Worst of all, Brandy belongs to Eli’s church, which makes the ceremony a bit awkward. Baptism in the Old West was a bit rougher than mine was. I’m pretty sure it was implicit that I was a sinner, but I don’t think it was rubbed in my face so much, and I didn’t have to proclaim out loud that I had abandoned my child. Must be Lutherans or something. As Plainview goes through confessing, then getting congratulated by all the parishioners, you kind of wonder for a bit if he was sincerely moved or not. Maybe he’s a changed man.


"Zounds! When I said, 'Well, I'll be damned! I didn't mean it literally!"

THAT doesn’t last long. When H.W. is returned from boarding school, now knowing how to speak sign language (Although Daniel himself still can’t. Whoops.), Plainview sits down to a nice meal with his son. Until he realizes that some of the Standard Oil people are at the next table. Uh-oh. Plainview throws a napkin on his head so he can shout insults at them without giving his son the idea that he’s a less-than upstanding citizen. Classy. Quite a bit nicer is H.W.’s relationship with Mary Sunday, a nice little girl that H.W. has befriended despite the fact that his father has the morals of Pol Pot and the looks of the Master from Manos the Hands of Fate. Unlike Daniel, she learns sign language so she can communicate with H.W., and when they both reach adulthood, they get married.


Borat. By Calvin Klein.


Flash forward to 1927. Plainview lives in a huge mansion with a butler and everything. No secret superhero identity, near as I can tell, although this movie was apparently based on only the first half of the Upton Sinclair novel, so you never know. He’s more pleasant than ever. When H.W. comes by to tell him (through an interpreter on behalf of sign language-ignorant Daniel; Dad will do anything for his child that doesn’t involve spending time) that he wants to end his partnership with his father and move to Mexico to start up his own company with Mary, Plainview congratulates his son’s initiative by telling him he’s both a traitor and an orphan, a “bastard from a basket.” Which is a real relief to H.W., who’s turned out all right for himself.

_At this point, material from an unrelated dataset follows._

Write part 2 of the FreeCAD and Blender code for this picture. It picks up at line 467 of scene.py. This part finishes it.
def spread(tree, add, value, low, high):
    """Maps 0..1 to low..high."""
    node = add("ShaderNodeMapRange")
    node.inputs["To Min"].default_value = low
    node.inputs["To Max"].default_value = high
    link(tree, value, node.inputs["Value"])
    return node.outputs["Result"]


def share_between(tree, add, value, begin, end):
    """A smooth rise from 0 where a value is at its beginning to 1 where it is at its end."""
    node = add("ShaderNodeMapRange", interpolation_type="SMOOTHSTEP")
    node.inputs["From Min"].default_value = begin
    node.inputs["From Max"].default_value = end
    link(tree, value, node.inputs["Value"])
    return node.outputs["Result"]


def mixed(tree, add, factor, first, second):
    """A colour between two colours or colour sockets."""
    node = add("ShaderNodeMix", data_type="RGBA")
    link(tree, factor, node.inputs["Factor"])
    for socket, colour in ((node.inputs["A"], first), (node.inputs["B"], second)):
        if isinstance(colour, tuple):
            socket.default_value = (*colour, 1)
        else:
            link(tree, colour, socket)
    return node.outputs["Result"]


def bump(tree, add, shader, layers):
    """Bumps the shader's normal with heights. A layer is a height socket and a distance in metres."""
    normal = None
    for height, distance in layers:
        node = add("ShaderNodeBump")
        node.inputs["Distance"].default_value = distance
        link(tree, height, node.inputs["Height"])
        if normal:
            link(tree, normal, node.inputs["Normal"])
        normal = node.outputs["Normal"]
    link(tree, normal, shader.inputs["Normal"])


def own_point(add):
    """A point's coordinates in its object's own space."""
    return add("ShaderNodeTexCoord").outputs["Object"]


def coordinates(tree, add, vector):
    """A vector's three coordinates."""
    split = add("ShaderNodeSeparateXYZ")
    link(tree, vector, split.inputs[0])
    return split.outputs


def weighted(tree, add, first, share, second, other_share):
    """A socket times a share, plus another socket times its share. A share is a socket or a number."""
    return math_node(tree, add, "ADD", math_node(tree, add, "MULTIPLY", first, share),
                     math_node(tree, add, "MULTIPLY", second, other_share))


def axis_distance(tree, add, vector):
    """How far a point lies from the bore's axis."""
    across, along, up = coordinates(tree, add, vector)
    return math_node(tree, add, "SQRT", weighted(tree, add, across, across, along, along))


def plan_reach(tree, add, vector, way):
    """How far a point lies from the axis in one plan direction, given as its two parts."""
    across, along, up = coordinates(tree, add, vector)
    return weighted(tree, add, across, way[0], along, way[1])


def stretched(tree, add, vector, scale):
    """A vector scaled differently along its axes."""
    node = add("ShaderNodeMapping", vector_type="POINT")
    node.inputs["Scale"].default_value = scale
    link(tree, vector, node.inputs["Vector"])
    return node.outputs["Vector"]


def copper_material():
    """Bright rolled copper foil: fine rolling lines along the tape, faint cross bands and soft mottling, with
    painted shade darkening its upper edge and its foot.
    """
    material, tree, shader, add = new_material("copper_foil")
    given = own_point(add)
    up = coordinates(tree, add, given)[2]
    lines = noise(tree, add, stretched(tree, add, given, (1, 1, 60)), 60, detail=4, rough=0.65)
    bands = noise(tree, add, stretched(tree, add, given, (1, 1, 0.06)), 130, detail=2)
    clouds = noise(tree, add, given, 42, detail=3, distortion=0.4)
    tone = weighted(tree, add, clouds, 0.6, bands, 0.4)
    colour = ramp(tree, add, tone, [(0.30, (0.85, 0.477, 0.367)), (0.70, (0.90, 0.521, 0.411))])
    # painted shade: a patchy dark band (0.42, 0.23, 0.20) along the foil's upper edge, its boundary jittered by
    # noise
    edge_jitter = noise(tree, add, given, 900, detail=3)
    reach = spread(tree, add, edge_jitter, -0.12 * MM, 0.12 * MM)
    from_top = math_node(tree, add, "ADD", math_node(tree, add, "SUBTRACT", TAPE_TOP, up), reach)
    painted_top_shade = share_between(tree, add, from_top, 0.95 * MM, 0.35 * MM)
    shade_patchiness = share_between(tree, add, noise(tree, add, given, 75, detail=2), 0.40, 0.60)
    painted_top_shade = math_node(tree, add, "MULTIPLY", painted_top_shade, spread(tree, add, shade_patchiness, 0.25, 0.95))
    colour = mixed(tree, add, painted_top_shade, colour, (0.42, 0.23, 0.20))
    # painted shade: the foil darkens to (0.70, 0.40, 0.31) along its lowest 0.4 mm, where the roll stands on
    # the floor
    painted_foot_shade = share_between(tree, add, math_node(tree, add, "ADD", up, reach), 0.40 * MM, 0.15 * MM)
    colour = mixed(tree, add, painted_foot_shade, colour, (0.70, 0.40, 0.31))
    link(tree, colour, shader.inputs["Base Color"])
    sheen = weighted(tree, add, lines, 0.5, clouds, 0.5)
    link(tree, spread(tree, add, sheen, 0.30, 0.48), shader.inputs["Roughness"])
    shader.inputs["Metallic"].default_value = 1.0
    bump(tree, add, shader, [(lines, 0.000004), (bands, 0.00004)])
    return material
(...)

"Tell me where the stash is." "It's on your upper lip, boss. Ha, ha! I make joke! Just like you!" (click)

While sleeping on the bowling lanes in his mansion--among his many character quirks is that he’s accustomed to sleeping on hard surfaces--Plainview’s visited by Eli. Whom he still owes $5,000, but who’s not coming to collect. Instead, he’s offering to sell some more land of his to Plainview, believing it to have oil underneath. And with the recent stock market crash (recent 1927 stock market crash), Eli’s desperate for money, although he puts on a brave face and insists he wants the money to expand his church operation. Is it time for the Dickensian reawakening of the old miser’s heart? Or is it time for one last Plainview hissy fit before the ending credits?

"Now, Daniel, say five Hail Marys and wear this enormous hat for a week, and I think you'll be forgiven."

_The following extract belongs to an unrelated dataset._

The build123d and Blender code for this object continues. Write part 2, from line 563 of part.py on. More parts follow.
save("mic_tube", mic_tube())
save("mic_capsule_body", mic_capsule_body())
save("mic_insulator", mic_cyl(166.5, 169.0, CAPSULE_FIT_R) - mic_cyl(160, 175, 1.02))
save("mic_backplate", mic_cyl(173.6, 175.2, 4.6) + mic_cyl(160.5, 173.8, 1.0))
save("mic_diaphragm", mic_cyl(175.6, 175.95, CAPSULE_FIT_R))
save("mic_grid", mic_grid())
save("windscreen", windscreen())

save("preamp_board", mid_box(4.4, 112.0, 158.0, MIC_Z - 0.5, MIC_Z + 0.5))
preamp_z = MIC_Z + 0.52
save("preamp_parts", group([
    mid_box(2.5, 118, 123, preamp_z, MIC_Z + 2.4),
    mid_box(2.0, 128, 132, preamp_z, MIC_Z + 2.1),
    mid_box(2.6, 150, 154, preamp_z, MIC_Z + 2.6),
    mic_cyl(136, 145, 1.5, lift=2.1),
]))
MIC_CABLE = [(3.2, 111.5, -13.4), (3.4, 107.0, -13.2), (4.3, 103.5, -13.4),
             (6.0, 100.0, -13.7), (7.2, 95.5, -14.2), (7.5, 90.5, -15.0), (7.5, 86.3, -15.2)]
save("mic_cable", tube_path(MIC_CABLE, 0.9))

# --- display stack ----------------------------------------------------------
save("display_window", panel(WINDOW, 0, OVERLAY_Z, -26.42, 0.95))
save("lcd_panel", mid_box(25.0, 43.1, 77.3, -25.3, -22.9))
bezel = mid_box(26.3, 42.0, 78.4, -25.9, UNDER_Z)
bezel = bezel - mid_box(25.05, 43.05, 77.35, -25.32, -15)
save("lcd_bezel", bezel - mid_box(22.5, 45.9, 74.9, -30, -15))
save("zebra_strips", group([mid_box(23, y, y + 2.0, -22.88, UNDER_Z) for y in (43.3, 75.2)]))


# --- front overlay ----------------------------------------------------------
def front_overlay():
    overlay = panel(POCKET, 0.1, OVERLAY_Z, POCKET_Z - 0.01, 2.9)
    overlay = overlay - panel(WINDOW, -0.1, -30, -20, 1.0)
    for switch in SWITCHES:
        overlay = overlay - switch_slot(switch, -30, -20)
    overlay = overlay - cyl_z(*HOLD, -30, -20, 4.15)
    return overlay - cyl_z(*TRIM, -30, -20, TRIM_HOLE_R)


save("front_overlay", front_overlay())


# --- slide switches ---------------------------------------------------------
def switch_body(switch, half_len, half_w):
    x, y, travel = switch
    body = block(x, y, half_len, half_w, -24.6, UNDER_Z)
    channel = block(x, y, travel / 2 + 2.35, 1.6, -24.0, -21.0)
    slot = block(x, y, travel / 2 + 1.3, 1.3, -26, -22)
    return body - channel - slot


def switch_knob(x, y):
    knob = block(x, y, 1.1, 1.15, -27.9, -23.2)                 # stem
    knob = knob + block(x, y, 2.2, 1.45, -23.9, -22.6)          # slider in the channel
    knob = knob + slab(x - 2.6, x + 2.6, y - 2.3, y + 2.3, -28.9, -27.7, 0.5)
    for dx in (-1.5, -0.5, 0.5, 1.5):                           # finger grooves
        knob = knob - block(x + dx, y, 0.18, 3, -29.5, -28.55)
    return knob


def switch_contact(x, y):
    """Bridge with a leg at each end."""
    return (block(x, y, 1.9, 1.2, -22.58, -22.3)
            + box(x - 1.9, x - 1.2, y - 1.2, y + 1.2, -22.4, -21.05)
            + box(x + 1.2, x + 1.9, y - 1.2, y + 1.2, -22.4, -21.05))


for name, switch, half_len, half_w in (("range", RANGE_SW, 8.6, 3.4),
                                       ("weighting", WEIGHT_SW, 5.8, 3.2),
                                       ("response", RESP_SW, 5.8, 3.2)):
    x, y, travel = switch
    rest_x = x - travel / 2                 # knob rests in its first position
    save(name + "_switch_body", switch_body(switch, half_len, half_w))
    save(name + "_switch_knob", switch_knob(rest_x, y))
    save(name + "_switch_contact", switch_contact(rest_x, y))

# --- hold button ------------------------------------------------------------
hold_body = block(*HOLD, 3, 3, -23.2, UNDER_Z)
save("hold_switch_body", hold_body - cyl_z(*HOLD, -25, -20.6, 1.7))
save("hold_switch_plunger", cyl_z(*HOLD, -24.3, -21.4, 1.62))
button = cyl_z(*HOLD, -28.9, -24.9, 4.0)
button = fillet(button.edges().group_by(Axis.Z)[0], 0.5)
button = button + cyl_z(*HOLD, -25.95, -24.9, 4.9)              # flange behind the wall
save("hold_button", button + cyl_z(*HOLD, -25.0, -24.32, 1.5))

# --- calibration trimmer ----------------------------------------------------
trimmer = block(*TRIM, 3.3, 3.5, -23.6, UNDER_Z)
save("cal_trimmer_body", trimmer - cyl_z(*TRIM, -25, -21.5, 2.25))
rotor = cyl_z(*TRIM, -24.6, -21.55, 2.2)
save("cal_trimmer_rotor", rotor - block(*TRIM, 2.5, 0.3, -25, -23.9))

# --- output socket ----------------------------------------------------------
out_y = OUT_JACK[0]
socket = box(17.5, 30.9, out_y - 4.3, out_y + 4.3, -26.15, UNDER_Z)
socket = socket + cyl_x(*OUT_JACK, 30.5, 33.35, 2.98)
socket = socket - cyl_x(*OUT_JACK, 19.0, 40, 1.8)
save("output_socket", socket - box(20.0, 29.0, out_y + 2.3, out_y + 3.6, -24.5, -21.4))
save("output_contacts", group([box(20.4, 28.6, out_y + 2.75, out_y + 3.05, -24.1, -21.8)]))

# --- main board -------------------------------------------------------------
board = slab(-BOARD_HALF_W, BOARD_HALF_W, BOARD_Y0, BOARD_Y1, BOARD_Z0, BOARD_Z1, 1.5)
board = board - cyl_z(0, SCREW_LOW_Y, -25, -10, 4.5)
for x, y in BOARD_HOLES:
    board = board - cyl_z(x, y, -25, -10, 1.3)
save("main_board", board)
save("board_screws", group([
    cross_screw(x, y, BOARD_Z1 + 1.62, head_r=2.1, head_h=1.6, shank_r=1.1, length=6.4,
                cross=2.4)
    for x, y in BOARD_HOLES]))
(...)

I’m going with B, Regis. To agree to a land deal, Plainview forces Eli to boldly proclaim, as if before a congregation, that he’s a charlatan and that God’s a delusion. He then promptly answers that he’s already slant-drilling into the land that Eli’s talking about, meaning that Eli’s got nothing to offer him. If you’ve waited the entire movie for the “milkshake” line, here it is. There’s a lot of verbal abuse, then a lot of physical abuse, then a lot of psychological abuse as Plainview further mocks Eli’s god, then some more physical abuse with a bowling pin to cap off the visit. Sitting there beside the dead body of his long-time non-rival, Plainview calmly calls out to his butler, “I’m finished.” Roll credits. Uh-huh. That’s the longest episode of Curb Your Enthusiasm I’ve ever watched.

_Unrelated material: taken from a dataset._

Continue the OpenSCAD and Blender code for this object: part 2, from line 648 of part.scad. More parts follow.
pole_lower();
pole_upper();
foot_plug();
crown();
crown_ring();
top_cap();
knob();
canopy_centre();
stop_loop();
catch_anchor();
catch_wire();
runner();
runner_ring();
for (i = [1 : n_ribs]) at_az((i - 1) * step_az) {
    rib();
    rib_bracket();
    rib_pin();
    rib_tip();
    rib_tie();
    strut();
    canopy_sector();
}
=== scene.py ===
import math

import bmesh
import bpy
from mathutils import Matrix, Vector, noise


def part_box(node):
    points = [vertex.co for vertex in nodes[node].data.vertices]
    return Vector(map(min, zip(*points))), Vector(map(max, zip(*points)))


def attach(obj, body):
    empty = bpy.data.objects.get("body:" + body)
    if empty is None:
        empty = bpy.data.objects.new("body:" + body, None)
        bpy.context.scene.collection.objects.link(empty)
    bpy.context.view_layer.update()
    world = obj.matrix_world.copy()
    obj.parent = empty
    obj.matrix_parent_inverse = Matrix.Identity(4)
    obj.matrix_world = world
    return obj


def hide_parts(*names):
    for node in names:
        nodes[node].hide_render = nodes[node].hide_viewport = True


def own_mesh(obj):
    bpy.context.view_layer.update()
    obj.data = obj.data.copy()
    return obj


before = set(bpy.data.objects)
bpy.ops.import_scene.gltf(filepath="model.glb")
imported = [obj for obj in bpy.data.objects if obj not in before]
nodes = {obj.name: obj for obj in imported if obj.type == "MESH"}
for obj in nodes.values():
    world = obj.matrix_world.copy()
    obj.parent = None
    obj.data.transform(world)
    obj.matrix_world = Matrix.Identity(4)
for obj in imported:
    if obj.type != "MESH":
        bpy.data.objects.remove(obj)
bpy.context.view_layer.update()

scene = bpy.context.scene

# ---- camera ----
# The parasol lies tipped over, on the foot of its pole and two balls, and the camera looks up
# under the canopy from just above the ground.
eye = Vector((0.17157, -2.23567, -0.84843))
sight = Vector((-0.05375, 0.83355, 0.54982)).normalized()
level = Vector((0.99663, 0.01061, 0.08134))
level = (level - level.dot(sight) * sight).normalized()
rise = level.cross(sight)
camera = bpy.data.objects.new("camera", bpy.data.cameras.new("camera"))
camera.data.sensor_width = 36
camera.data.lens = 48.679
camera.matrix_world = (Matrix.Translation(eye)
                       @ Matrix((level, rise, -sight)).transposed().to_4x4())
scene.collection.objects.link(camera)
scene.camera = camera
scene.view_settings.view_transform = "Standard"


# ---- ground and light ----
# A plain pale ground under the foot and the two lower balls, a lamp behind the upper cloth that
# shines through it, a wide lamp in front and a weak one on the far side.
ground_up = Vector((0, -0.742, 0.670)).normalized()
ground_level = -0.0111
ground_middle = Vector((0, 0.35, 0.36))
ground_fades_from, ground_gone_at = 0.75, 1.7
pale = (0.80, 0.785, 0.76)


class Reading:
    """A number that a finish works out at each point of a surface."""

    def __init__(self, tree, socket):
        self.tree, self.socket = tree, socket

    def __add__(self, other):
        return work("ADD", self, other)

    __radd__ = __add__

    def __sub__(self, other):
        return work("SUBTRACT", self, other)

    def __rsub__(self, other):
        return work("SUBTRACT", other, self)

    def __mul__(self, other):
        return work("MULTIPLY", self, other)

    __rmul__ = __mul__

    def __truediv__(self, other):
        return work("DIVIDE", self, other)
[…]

"Get this, son: Ohhhh! Jacob Marley! I am the ghost of Ebeneezer Scrooge! Mwa-ha-ha!"

If I could suggest one thing that would have helped this movie, it would have been this: a point. Seriously, what exactly was I watching this for? I realize that this isn’t supposed to be some fast-paced crime drama or anything, but some kind of basic conflict that progressed along with the movie would have been nice. Was the conflict supposed to be Daniel trying to be loved? There were certainly parts where he was trying to bond with his kid or his fake brother, but it’s a story that really only develops at all at the every end, when Daniel and H.W. disown each other. Was the movie supposed to be about Plainview and Standard Oil competing with each other? That could have been interesting, but Plainview’s success was never really in doubt, and it would be a real reach to call Standard Oil his “nemesis.” If I had to describe what the conflict of the story is, I’d have to say that it’s just generally about a greedy guy who keeps succeeding and keeps not getting loved anyway. It’s merely a character study, a $25 million one-man show where Daniel Day-Lewis gets to play off people, showing off every little nuance he’s imagined for his character. We’re supposed to be so enthralled by the crumminess of this guy that we don’t notice that he doesn’t have anyone interesting to play off of, or any particular goal he’s in danger of not accomplishing. Plainview’s little outbursts of bad behavior are often pretty amusing on their own, but without any serious suspense, they don’t amount to much of a story.


"There's no escape, Eli. I have you... pinned! Ha, ha, ha! Oh, I'm just on a roll tonight!"

Uh, sorry. This movie is essentially a 158-minute prequel to a Disney Channel TV movie, where Daniel Plainview is taught the true meaning of Christmas by Amanda Bynes.